On the return ferry ride, the boat was surrounded by hundreds of bottle-nosed dolphins. Channel Islands National Park is an enchanting place to which we hope to return — perhaps when the NPS list is complete. It was bittersweet to leave the Pacific Coast, and I was not impressed with our last night that we spent on the Santa Monica Pier — too raucous for my taste. I’ll take wild beaches and islands any time.

The highlight of next-up Joshua Tree National Park was the campground neighbors we befriended, a trio of young men from Los Angeles, first-generation Americans of Armenian descent who insisted we join them for tequila shots and Armenian kabobs. They visit national parks to escape the craziness of LA — sound familiar? Forty mph wind gusts on Day 2 drove us off to seek shelter in Palm Desert having sustained some damage to our tent’s wind fly.
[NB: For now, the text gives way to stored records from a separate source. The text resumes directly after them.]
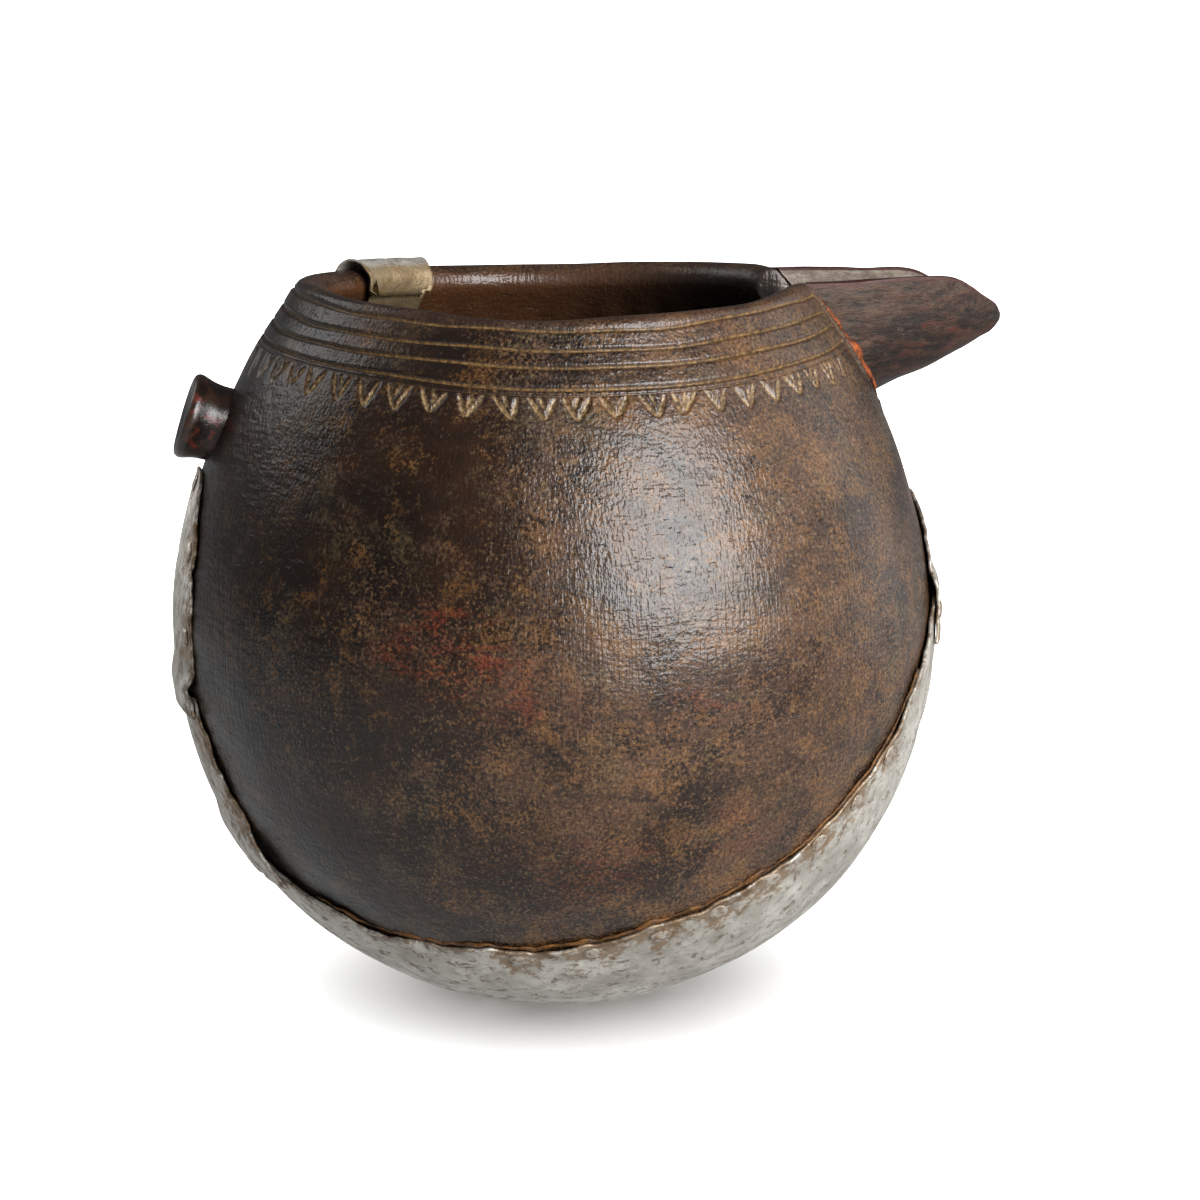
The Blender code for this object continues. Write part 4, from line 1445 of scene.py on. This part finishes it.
def nail_metal():
    """Brighter aluminium with brown dirt."""
    s = Surface("nail_aluminium", Metallic=0.6, Specular_IOR_Level=0.5)
    cloud = s.noise(0.0016, 6, 0.7, shift=4.0)
    s.colour = s.mixed(s.step(cloud, 0.42, 0.66), (186, 178, 166), (120, 92, 66))
    s.bump((cloud, 0.0003))
    return s.finish(s.step(cloud, 0.4, 0.6, 0.36, 0.55))


def pitch_resin(name, dark, light):
    """Cloudy pitch between two colours."""
    s = Surface(name, Specular_IOR_Level=0.25, Coat_Weight=0.08, Coat_Roughness=0.3)
    cloud = s.noise(0.0022, 6, 0.7, shift=3.0)
    s.colour = s.mixed(s.step(cloud, 0.36, 0.64), dark, light)
    s.bump((cloud, 0.0003))
    return s.finish(s.step(cloud, 0.4, 0.6, 0.35, 0.6))


# ---------------------------------------------------------------- stage


def add_camera():
    """The camera, at a heading counted from +X and a pitch below the horizon."""
    lens = bpy.data.cameras.new("camera")
    lens.sensor_width = 36.0
    lens.lens = CAMERA_LENS
    lens.clip_start = 0.05
    lens.clip_end = 100.0
    camera = bpy.data.objects.new("camera", lens)
    turn = math.radians(CAMERA_AZIMUTH)
    camera.location = (CAMERA_DISTANCE * math.cos(turn), CAMERA_DISTANCE * math.sin(turn), CAMERA_HEIGHT)
    angles = (90 - CAMERA_PITCH, 0, CAMERA_HEADING - 90)
    camera.rotation_euler = [math.radians(angle) for angle in angles]
    bpy.context.scene.collection.objects.link(camera)
    bpy.context.scene.camera = camera


def area_light(name, azimuth, elevation, distance, size, power):
    """A soft rectangle of light, aimed at the middle of the object."""
    lamp = bpy.data.lights.new(name, "AREA")
    lamp.shape = "RECTANGLE"
    lamp.size, lamp.size_y = size
    lamp.energy = power
    made = bpy.data.objects.new(name, lamp)
    turn, rise = math.radians(azimuth), math.radians(elevation)
    flat = distance * math.cos(rise)
    offset = Vector((flat * math.cos(turn), flat * math.sin(turn), distance * math.sin(rise)))
    made.location = LIGHT_TARGET + offset
    made.rotation_euler = (-offset).to_track_quat("-Z", "Y").to_euler()
    made.visible_camera = False
    bpy.context.scene.collection.objects.link(made)
    return made


def sky_light(name, strength, spread):
    """An overhead light so far away that the floor is equally bright all over."""
    lamp = bpy.data.lights.new(name, "SUN")
    lamp.energy = strength
    lamp.angle = math.radians(spread)
    made = bpy.data.objects.new(name, lamp)
    made.location = (0.0, 0.0, 3.0)
    made.rotation_euler = (math.radians(6), math.radians(-4), 0.0)
    bpy.context.scene.collection.objects.link(made)
    return made


def add_floor():
    """A pale floor just under the foot, which the object's gloss doesn't pick up."""
    corners = np.array([(-1, -1, 0), (1, -1, 0), (1, 1, 0), (-1, 1, 0)]) * FLOOR_SIZE
    corners[:, 2] = -FLOOR_GAP
    floor = mesh_piece("floor", corners, np.array([[0, 1, 2, 3]]))
    s = Surface("pale_floor", Specular_IOR_Level=0.2)
    paper = s.noise(0.004, 4, 0.6)
    s.colour = s.mixed(paper, (238, 238, 238), (242, 242, 242))
    floor.data.materials.append(s.finish(s.step(paper, 0, 1, 0.85, 0.9)))
    floor.visible_diffuse = False
    floor.visible_glossy = False
    return floor


def pieces(material=""):
    """The object's visible pieces whose material's name holds a word."""
    made = [piece for piece in bpy.data.objects if piece.type == "MESH" and "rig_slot" in piece]
    return [piece for piece in made if material in piece.data.materials[0].name]


def light_only(lamp, receivers):
    """Keeps a light to some objects."""
    linked = bpy.data.collections.new("lit_by_" + lamp.name)
    for made in receivers:
        linked.objects.link(made)
    lamp.light_linking.receiver_collection = linked


def add_world():
    """White surroundings, bright from below the horizon and dim above it."""
    world = bpy.data.worlds.new("studio")
    bpy.context.scene.world = world
    world.use_nodes = True
    nodes, links = world.node_tree.nodes, world.node_tree.links
    backdrop = nodes["Background"]
    backdrop.inputs["Color"].default_value = (1.0, 1.0, 1.0, 1.0)
    direction = nodes.new("ShaderNodeTexCoord")
    parts = nodes.new("ShaderNodeSeparateXYZ")
    links.new(direction.outputs["Generated"], parts.inputs[0])
    strength = nodes.new("ShaderNodeMapRange")
    links.new(parts.outputs["Z"], strength.inputs["Value"])
    for socket, number in zip(strength.inputs[1:5], (*WORLD_FADE, *WORLD_STRENGTH)):
        socket.default_value = number
    links.new(strength.outputs[0], backdrop.inputs["Strength"])


def add_light(floor):
    """The surroundings, the lights on the object, and one for the floor alone."""
    add_world()
    for *placing, material in LIGHTS:
        light_only(area_light(*placing), pieces(material))
    light_only(sky_light("floor_light", FLOOR_LIGHT, FLOOR_LIGHT_SPREAD), [floor])


def main():
    """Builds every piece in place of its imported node, then the camera, floor and lights."""
    add_camera()
    metal = sheet_metal()
    nails = nail_metal()
    tarnished = sheet_metal("tarnished_aluminium", 0.85)
    brown = pitch_resin("brown_pitch", (50, 33, 18), (112, 74, 34))
    orange = pitch_resin("orange_pitch", (56, 30, 14), (160, 78, 26))
    place_piece(vessel_body(), body_wood(), "dark_wood", "vessel_body")
    place_piece(spout(), spout_wood(), "reddish_wood", "spout")
    place_piece(lug(), lug_wood(), "dark_wood", "lug")
    place_piece(bottom_sheet(), metal, "aluminium_sheet", "bottom_sheet")
    for made, node in zip(straps(), ("lug_strap_lower", "lug_strap_upper", "spout_strap")):
        place_piece(made, metal, "aluminium_sheet", node)
    place_piece(rim_clip(), tarnished, "aluminium_sheet", "rim_clip")
    for number, seat in enumerate(nail_seats(), 1):
        place_piece(nail_head(number, seat), nails, "nail_metal", f"nail_{number:02d}")
    place_piece(edge_bead("edge_pitch_front", -1), brown, "pitch", "pitch_seal_front")
    place_piece(edge_bead("edge_pitch_back", 1), brown, "pitch", "pitch_seal_back")
    place_piece(spout_bead(), orange, "pitch", "spout_seal")
    add_light(add_floor())
    bpy.context.scene.view_settings.view_transform = "Standard"


main()
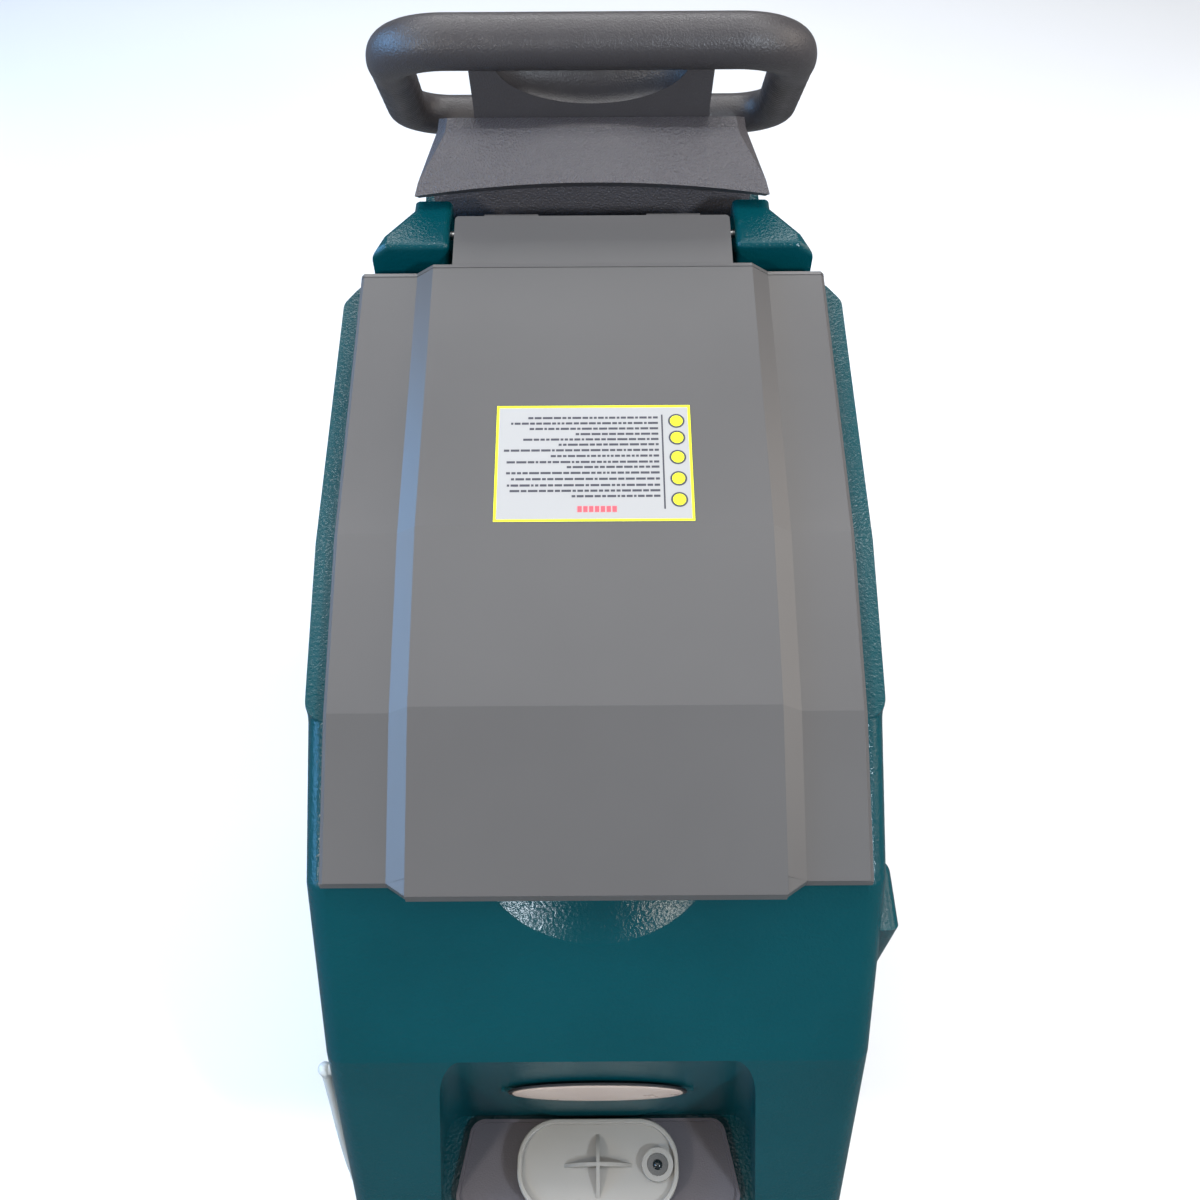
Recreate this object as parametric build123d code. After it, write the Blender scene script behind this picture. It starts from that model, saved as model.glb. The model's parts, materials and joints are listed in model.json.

Other highlights were Organ Pipe National Monument, visits with Tucson, Ariz., friends, a day at The Arizona-Sonora Desert Museum and several days in Santa Fe, N.M., where we stayed at The Inn of the Turquoise Bear, in the Ansel Adams Suite, a place we learned of from one of our favorite travel guides, “Literary Destinations.”

We can never get enough of Santa Fe and all of its charms. Our arrival there was pushed up because of another huge storm that brought snow to Tucson and Nogales, N.M., and closed Petrified Forest National Park. We will have to try to get to Petrified Forest on another expedition. New Mexico and Arizona have a lot of national monuments and the like, but we pretty thoroughly explored southern Arizona this time. We finally had to accept that we couldn’t get to all of these on this trip.

Southern Arizona has many traces of Gen. George Crook’s time there. Naturally, I wanted to track these down, including visits to the Cochise County Courthouse in Tombstone and Chiricahua National Monument.

We squeezed in a Rosanne Cash concert in Tucson at the stunningly restored Fox Theatre.

We awoke to snow in Santa Fe, threw our stuff into the car and powered through in two days to our nice, warm Red Oak House, never having worn flip-flops, T-shirts or shorts but rather most all of our fleece garments and Sorel boots over and over, with far more trips to the laundromat than we had scheduled. Oh, and my valiant attempts to see a Green Kingfisher at Patagonia Lake State Park were to no avail. Guess it is not meant to be. I also didn’t eat nearly enough tamales (even had tamales for breakfast one day), but I did score several new life birds. Next time. Driveway to driveway, 5,391 miles was enough. All along the way, we made a point to tell federal employees how grateful we were that they were back at work, and, to a person, they were delighted to be doing their work.

What a gorgeous and diverse country is the U.S. and we’ve only begun to explore it in our two lifetimes. We intend to continue!